Methods inherited from class java.lang.Object
equals, getClass, hashCode, notify, notifyAll, toString, wait, wait, wait
 

Field Detail

MAX_LINE_SIZE

public static final int MAX_LINE_SIZE
See Also:
Constant Field Values

PVAL

public static final int PVAL
Significance value: PVAL.

See Also:
Constant Field Values

LAMBDA

public static final int LAMBDA
Significance value: LAMBA.

See Also:
Constant Field Values

NONE

public static final int NONE
Significance value: NONE.

See Also:
Constant Field Values

UNKNOWN

public static final int UNKNOWN
Significance value: UNKNOWN.

See Also:
Constant Field Values
Constructor Detail

ExpressionData

public ExpressionData()
Constructor. Creates an empty Expression Data object with no data.


ExpressionData

public ExpressionData(String filename)
               throws IOException
Constructor. Loads the specified filename into memory.

Parameters:
filename - Name of Expression Data File.
Throws:
IOException - Error opening/parsing the expression data file.

ExpressionData

public ExpressionData(String filename,
                      String keyAttributeName)
               throws IOException
Constructor. Loads the specified filename into memory.

Parameters:
filename - Name of Expression Data File.
Throws:
IOException - Error opening/parsing the expression data file.

ExpressionData

public ExpressionData(String filename,
                      TaskMonitor taskMonitor)
               throws IOException
Constructor.

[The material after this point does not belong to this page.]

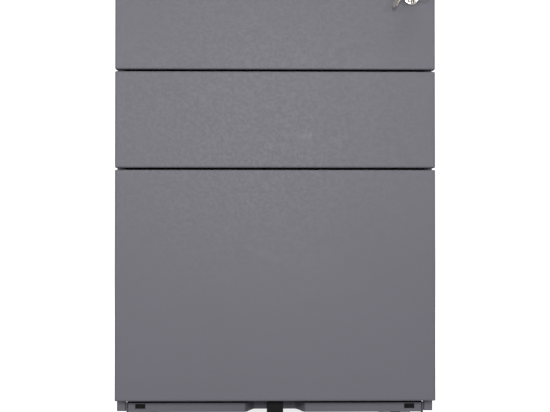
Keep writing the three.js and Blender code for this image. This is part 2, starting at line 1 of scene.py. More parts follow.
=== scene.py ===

Loads the specified file into memory, and reports its progress to the specified TaskMonitor Object. This option is useful for displaying a progress bar to the end-user, while expression data is being parsed.

Parameters:
filename - Name of Expression Data File.
taskMonitor - TaskMonitor for reporting/monitoring progress.
Throws:
IOException - Error opening/parsing the expression data file.

ExpressionData

public ExpressionData(String filename,
                      String keyAttributeName,
                      TaskMonitor taskMonitor)
               throws IOException
Constructor. Loads the specified file into memory, and reports its progress to the specified TaskMonitor Object. This option is useful for displaying a progress bar to the end-user, while expression data is being parsed.

Parameters:
filename - Name of Expression Data File.
keyAttributeName - Identifies an attribute to use in mapping the data to the nodes.
taskMonitor - TaskMonitor for reporting/monitoring progress.
Throws:
IOException - Error opening/parsing the expression data file.
Method Detail

getFileName

public String getFileName()
Gets the Name of the Expression Data File.

Returns:
File String, as it was originally passed to the constructor, or null, if no filename is available.

getFullPath

public File getFullPath()
Gets the File representation of the Expression Data Object. This File object can be queried for a full path to the file, etc.

Returns:
File Object.

loadData

public boolean loadData(String filename,
                        String keyAttributeName)
                 throws IOException
Loads the Specified File into memory.

Parameters:
filename - Name of Expression Data File.
Returns:
always returns true, indicating succesful load.
Throws:
IOException - Error loading / parsing the Expression Data File.

convertLambdasToPvals

public void convertLambdasToPvals()
Converts all lambdas to p-values. Lambdas are lost after this call.


getPvalueFromLambda

public static double getPvalueFromLambda(double lambda)
Gets a PValue of the specified lambda value.

Returns:
a very close approximation of the pvalue that corresponds to the given lambda value

getSignificanceType

public int getSignificanceType()
Gets the Significance Type.

Returns:
one of NONE, UNKNOWN, PVAL, LAMBDA

getDescription

public String getDescription()
Returns a text description of this data object.

Returns:
Text Decription of this Data Object.

setGeneNames

public void setGeneNames(Vector newNames)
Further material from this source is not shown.